What Yoshi has proven is that the team is not above slashing content that doesn’t work, or making drastic changes to other content. Among the updates in the works are the complete removal of physical levels, reworking the battle system, changing the job titles to be more recognizable, introducing grand companies and an achievement system. You can read the list of planned and currently in-the-works updates here.
2. Omali, Why Do You Hate Gamersfirst So Much?
I don’t have a personal grudge against Gamersfirst, I just have very low confidence in the company’s ability to police their own games, mainly because the company has absolutely failed to police their own games. The titles they do maintain are filled to the brim, as I’ve said before, with cheaters and gold farmers. So although I’d like to believe Gamersfirst when they say they have the cheaters all figured out, that’s exactly what Jagex said about gold farmers in Runescape, and I have the feeling Jagex has better resources for catching cheaters than G1.
Those of you who frequent MMO Fallout are well aware that I refuse to join in on the “I hope ___ game fails because I hate ___ company” trash that populates video game forums, and that it’s rather rare that a game comes out that can be labeled purely garbage. Just to name a few examples, DC Universe is a game I harp on, and my issues are not in the gameplay, but its longevity. The original All Points Bulletin had a lot of promise, but needed a real identity as either a shooter or an MMO, but not both. Earth Eternal had less bugs than any other game I’ve ever played but had almost no content outside of kill quests.
I want All Points Bulletin to become Gamersfirst’s big title that will come out and virtually lobotomize all of the cheaters that Realtime Worlds never dealt with, that will inspire the company to run the gold farmers out of their other games. If they are unable to, hopefully Gamersfirst will be able to survive the disappointing reception. Realtime Worlds didn’t.
3. Let’s See Some More Games Revived.
Let’s go over some titles, shall we? Earth Eternal is being revived by a Japanese company, APB by G1, Star Trek Online was revived by Cryptic, Gods & Heroes is entering closed beta under Heatwave Interactive, T3fun is bringing back Hellgate London, and there are probably a few more I can’t think of right now. If The Mummy can get an MMO deal, I want to see some of these other defunct MMOs come back.

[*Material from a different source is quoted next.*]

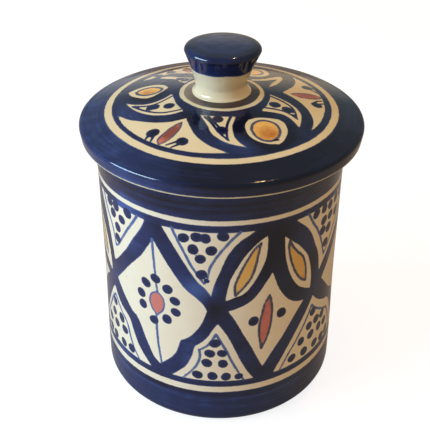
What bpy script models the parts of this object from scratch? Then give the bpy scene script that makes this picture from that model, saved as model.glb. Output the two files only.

I want to see Tabula Rasa brought back, because with all the changes that the developers made in the two months before the game shut down, a lot of the community’s problems were fixed, albeit too late. Shadowbane should be brought back now that the existing version wouldn’t suffer the same problems of the original run (remember the Shadowbane reboot?), and would be run by a single, stable company. I want Dungeon Runners brought back as a free to play title with a cash shop, so the game can financially support more than three people. But above all, I want Tabula Rasa brought back, so I can shoot Richard Garriot in the face with a level 40 shotgun for allowing his team to screw the game two ways to Sunday.
4. I Don’t Have Autism.
The reason I set up MMO Fallout is because of my fascination with the business side of the genre. This is one of the few sections of the gaming industry where a company can’t just throw a game into the open, occasionally lower its price, and then get to work on the sequel. Currently, I feature over 70 MMOs on the category list, including news for games I don’t list (Guild Wars among them).
I noticed a surge in this after Minecraft really gathered steam, and that’s the amount of people who are equating what they see as hard work to autism, and I’ve had a few people asking me if I have autism. First of all that’s an incredibly offensive thing to ask someone, and as a random person on the internet it’s none of your damn business.
Next, I want to make something clear about MMO Fallout. I have a job, I work around generally between 25-30 hours a week at my retail job that I’m using to pay for my car and insurance. I subscribe to, at most, two MMOs, by virtue of my own wallet and time. Writing articles for MMO Fallout takes up a couple of hours of the day at most, spread out throughout my free time. So I wouldn’t call MMO Fallout my “second job.” More like a hobby I’m using to get myself trained for my ultimate end-game (as you’d see in my about page, talk radio).
5. Taking MMO Fallout To The Next Level
I’m going to start trying to get some interviews with different developers. When I call MMO Fallout a hobby, that doesn’t change how serious I am with expanding this website into something bigger. I have a lot of ideas on what I want to do with this blog, and simple text based articles aren’t going to cut it.